Records provided:
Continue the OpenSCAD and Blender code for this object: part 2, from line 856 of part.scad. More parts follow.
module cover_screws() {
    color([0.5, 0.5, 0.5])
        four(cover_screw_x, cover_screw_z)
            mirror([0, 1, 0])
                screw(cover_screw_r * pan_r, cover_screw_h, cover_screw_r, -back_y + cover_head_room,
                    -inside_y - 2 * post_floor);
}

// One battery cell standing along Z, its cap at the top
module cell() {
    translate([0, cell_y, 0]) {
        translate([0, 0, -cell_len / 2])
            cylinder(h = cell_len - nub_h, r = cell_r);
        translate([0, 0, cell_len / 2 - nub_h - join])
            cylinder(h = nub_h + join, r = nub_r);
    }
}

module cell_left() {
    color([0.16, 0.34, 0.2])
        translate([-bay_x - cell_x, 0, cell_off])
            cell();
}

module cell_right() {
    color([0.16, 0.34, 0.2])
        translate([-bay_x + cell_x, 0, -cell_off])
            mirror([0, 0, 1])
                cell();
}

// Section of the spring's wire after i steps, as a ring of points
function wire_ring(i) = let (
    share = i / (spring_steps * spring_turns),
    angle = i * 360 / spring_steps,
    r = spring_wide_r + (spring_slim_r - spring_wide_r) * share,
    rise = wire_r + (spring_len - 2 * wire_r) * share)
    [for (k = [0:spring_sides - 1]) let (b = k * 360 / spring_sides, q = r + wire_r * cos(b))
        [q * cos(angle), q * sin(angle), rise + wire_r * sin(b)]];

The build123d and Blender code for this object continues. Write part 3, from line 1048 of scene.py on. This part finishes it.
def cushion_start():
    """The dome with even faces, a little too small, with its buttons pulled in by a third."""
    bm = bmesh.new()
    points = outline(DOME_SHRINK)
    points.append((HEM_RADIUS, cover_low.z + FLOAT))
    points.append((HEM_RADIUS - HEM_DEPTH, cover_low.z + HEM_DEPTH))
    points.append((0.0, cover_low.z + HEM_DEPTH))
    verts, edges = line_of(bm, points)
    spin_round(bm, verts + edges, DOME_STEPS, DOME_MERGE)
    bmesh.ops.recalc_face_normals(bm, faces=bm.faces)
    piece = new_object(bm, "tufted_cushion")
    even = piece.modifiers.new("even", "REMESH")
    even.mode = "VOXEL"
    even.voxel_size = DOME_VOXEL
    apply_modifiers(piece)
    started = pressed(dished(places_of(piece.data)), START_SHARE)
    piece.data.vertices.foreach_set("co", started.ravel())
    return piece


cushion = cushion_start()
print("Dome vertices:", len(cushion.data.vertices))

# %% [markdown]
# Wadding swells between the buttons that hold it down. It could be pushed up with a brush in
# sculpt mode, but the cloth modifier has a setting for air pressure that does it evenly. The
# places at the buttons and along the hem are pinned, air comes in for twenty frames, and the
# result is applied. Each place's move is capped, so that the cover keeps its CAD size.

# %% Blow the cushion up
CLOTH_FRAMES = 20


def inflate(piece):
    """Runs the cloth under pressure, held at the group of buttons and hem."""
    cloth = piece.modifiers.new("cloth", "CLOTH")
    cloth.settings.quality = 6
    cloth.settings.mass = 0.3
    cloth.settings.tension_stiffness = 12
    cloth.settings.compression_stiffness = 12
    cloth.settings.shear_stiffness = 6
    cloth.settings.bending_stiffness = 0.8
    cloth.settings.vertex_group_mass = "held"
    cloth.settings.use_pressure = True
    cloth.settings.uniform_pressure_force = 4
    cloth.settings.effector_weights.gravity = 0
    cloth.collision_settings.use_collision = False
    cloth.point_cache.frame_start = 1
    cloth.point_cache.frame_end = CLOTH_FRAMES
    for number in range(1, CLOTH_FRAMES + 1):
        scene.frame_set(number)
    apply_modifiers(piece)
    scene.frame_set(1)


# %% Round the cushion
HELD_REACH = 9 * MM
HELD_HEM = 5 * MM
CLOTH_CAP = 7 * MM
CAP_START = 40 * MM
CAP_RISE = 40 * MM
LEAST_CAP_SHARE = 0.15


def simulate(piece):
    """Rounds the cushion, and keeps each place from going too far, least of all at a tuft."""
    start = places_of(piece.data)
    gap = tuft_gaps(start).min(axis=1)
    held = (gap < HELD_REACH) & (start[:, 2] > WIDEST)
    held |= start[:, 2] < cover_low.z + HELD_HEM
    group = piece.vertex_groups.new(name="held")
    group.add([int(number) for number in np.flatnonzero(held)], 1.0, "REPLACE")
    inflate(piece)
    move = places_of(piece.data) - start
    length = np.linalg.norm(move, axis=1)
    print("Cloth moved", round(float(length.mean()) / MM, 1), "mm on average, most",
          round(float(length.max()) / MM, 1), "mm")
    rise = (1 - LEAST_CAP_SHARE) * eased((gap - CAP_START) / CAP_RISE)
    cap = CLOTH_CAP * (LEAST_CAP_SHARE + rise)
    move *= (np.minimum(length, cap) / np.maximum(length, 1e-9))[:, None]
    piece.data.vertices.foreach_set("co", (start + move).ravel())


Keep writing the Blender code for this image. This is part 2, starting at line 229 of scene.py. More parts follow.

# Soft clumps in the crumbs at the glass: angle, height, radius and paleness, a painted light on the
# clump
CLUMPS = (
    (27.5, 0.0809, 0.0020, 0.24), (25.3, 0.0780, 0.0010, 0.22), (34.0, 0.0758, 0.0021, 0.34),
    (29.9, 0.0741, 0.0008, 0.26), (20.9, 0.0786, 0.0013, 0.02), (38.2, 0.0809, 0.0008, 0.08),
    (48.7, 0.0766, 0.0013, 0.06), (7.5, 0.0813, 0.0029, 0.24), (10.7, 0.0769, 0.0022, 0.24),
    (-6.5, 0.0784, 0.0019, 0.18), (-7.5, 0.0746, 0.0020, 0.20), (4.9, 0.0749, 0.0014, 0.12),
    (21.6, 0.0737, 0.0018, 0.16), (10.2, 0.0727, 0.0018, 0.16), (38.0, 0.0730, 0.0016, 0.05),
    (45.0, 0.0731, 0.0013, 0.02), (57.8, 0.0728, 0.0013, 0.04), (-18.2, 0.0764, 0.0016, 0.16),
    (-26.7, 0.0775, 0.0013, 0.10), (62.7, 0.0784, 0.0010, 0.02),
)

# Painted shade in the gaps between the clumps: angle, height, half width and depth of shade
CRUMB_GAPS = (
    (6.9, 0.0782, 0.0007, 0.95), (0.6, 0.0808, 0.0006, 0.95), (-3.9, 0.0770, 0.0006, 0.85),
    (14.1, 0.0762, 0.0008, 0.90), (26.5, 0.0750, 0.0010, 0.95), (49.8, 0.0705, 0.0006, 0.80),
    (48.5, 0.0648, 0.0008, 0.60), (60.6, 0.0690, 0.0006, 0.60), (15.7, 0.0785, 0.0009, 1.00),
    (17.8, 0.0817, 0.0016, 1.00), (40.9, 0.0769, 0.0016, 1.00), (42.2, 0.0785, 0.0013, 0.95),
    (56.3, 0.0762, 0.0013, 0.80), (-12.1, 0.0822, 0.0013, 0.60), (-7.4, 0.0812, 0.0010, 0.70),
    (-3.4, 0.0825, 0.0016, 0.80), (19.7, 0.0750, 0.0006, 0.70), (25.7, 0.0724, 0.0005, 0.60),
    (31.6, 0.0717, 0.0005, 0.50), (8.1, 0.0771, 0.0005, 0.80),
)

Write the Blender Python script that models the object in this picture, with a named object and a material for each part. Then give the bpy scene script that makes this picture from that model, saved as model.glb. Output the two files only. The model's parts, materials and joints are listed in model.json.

Instructions for the task: Transcribe the data. Leave every line exactly as it is.

Correct result:
Continue the OpenSCAD and Blender code for this object: part 2, from line 856 of part.scad. More parts follow.
module cover_screws() {
    color([0.5, 0.5, 0.5])
        four(cover_screw_x, cover_screw_z)
            mirror([0, 1, 0])
                screw(cover_screw_r * pan_r, cover_screw_h, cover_screw_r, -back_y + cover_head_room,
                    -inside_y - 2 * post_floor);
}

// One battery cell standing along Z, its cap at the top
module cell() {
    translate([0, cell_y, 0]) {
        translate([0, 0, -cell_len / 2])
            cylinder(h = cell_len - nub_h, r = cell_r);
        translate([0, 0, cell_len / 2 - nub_h - join])
            cylinder(h = nub_h + join, r = nub_r);
    }
}

module cell_left() {
    color([0.16, 0.34, 0.2])
        translate([-bay_x - cell_x, 0, cell_off])
            cell();
}

module cell_right() {
    color([0.16, 0.34, 0.2])
        translate([-bay_x + cell_x, 0, -cell_off])
            mirror([0, 0, 1])
                cell();
}

// Section of the spring's wire after i steps, as a ring of points
function wire_ring(i) = let (
    share = i / (spring_steps * spring_turns),
    angle = i * 360 / spring_steps,
    r = spring_wide_r + (spring_slim_r - spring_wide_r) * share,
    rise = wire_r + (spring_len - 2 * wire_r) * share)
    [for (k = [0:spring_sides - 1]) let (b = k * 360 / spring_sides, q = r + wire_r * cos(b))
        [q * cos(angle), q * sin(angle), rise + wire_r * sin(b)]];

The build123d and Blender code for this object continues. Write part 3, from line 1048 of scene.py on. This part finishes it.
def cushion_start():
    """The dome with even faces, a little too small, with its buttons pulled in by a third."""
    bm = bmesh.new()
    points = outline(DOME_SHRINK)
    points.append((HEM_RADIUS, cover_low.z + FLOAT))
    points.append((HEM_RADIUS - HEM_DEPTH, cover_low.z + HEM_DEPTH))
    points.append((0.0, cover_low.z + HEM_DEPTH))
    verts, edges = line_of(bm, points)
    spin_round(bm, verts + edges, DOME_STEPS, DOME_MERGE)
    bmesh.ops.recalc_face_normals(bm, faces=bm.faces)
    piece = new_object(bm, "tufted_cushion")
    even = piece.modifiers.new("even", "REMESH")
    even.mode = "VOXEL"
    even.voxel_size = DOME_VOXEL
    apply_modifiers(piece)
    started = pressed(dished(places_of(piece.data)), START_SHARE)
    piece.data.vertices.foreach_set("co", started.ravel())
    return piece


cushion = cushion_start()
print("Dome vertices:", len(cushion.data.vertices))

# %% [markdown]
# Wadding swells between the buttons that hold it down. It could be pushed up with a brush in
# sculpt mode, but the cloth modifier has a setting for air pressure that does it evenly. The
# places at the buttons and along the hem are pinned, air comes in for twenty frames, and the
# result is applied. Each place's move is capped, so that the cover keeps its CAD size.

# %% Blow the cushion up
CLOTH_FRAMES = 20


def inflate(piece):
    """Runs the cloth under pressure, held at the group of buttons and hem."""
    cloth = piece.modifiers.new("cloth", "CLOTH")
    cloth.settings.quality = 6
    cloth.settings.mass = 0.3
    cloth.settings.tension_stiffness = 12
    cloth.settings.compression_stiffness = 12
    cloth.settings.shear_stiffness = 6
    cloth.settings.bending_stiffness = 0.8
    cloth.settings.vertex_group_mass = "held"
    cloth.settings.use_pressure = True
    cloth.settings.uniform_pressure_force = 4
    cloth.settings.effector_weights.gravity = 0
    cloth.collision_settings.use_collision = False
    cloth.point_cache.frame_start = 1
    cloth.point_cache.frame_end = CLOTH_FRAMES
    for number in range(1, CLOTH_FRAMES + 1):
        scene.frame_set(number)
    apply_modifiers(piece)
    scene.frame_set(1)


# %% Round the cushion
HELD_REACH = 9 * MM
HELD_HEM = 5 * MM
CLOTH_CAP = 7 * MM
CAP_START = 40 * MM
CAP_RISE = 40 * MM
LEAST_CAP_SHARE = 0.15


def simulate(piece):
    """Rounds the cushion, and keeps each place from going too far, least of all at a tuft."""
    start = places_of(piece.data)
    gap = tuft_gaps(start).min(axis=1)
    held = (gap < HELD_REACH) & (start[:, 2] > WIDEST)
    held |= start[:, 2] < cover_low.z + HELD_HEM
    group = piece.vertex_groups.new(name="held")
    group.add([int(number) for number in np.flatnonzero(held)], 1.0, "REPLACE")
    inflate(piece)
    move = places_of(piece.data) - start
    length = np.linalg.norm(move, axis=1)
    print("Cloth moved", round(float(length.mean()) / MM, 1), "mm on average, most",
          round(float(length.max()) / MM, 1), "mm")
    rise = (1 - LEAST_CAP_SHARE) * eased((gap - CAP_START) / CAP_RISE)
    cap = CLOTH_CAP * (LEAST_CAP_SHARE + rise)
    move *= (np.minimum(length, cap) / np.maximum(length, 1e-9))[:, None]
    piece.data.vertices.foreach_set("co", (start + move).ravel())


Keep writing the Blender code for this image. This is part 2, starting at line 229 of scene.py. More parts follow.

# Soft clumps in the crumbs at the glass: angle, height, radius and paleness, a painted light on the
# clump
CLUMPS = (
    (27.5, 0.0809, 0.0020, 0.24), (25.3, 0.0780, 0.0010, 0.22), (34.0, 0.0758, 0.0021, 0.34),
    (29.9, 0.0741, 0.0008, 0.26), (20.9, 0.0786, 0.0013, 0.02), (38.2, 0.0809, 0.0008, 0.08),
    (48.7, 0.0766, 0.0013, 0.06), (7.5, 0.0813, 0.0029, 0.24), (10.7, 0.0769, 0.0022, 0.24),
    (-6.5, 0.0784, 0.0019, 0.18), (-7.5, 0.0746, 0.0020, 0.20), (4.9, 0.0749, 0.0014, 0.12),
    (21.6, 0.0737, 0.0018, 0.16), (10.2, 0.0727, 0.0018, 0.16), (38.0, 0.0730, 0.0016, 0.05),
    (45.0, 0.0731, 0.0013, 0.02), (57.8, 0.0728, 0.0013, 0.04), (-18.2, 0.0764, 0.0016, 0.16),
    (-26.7, 0.0775, 0.0013, 0.10), (62.7, 0.0784, 0.0010, 0.02),
)

# Painted shade in the gaps between the clumps: angle, height, half width and depth of shade
CRUMB_GAPS = (
    (6.9, 0.0782, 0.0007, 0.95), (0.6, 0.0808, 0.0006, 0.95), (-3.9, 0.0770, 0.0006, 0.85),
    (14.1, 0.0762, 0.0008, 0.90), (26.5, 0.0750, 0.0010, 0.95), (49.8, 0.0705, 0.0006, 0.80),
    (48.5, 0.0648, 0.0008, 0.60), (60.6, 0.0690, 0.0006, 0.60), (15.7, 0.0785, 0.0009, 1.00),
    (17.8, 0.0817, 0.0016, 1.00), (40.9, 0.0769, 0.0016, 1.00), (42.2, 0.0785, 0.0013, 0.95),
    (56.3, 0.0762, 0.0013, 0.80), (-12.1, 0.0822, 0.0013, 0.60), (-7.4, 0.0812, 0.0010, 0.70),
    (-3.4, 0.0825, 0.0016, 0.80), (19.7, 0.0750, 0.0006, 0.70), (25.7, 0.0724, 0.0005, 0.60),
    (31.6, 0.0717, 0.0005, 0.50), (8.1, 0.0771, 0.0005, 0.80),
)

Write the Blender Python script that models the object in this picture, with a named object and a material for each part. Then give the bpy scene script that makes this picture from that model, saved as model.glb. Output the two files only. The model's parts, materials and joints are listed in model.json.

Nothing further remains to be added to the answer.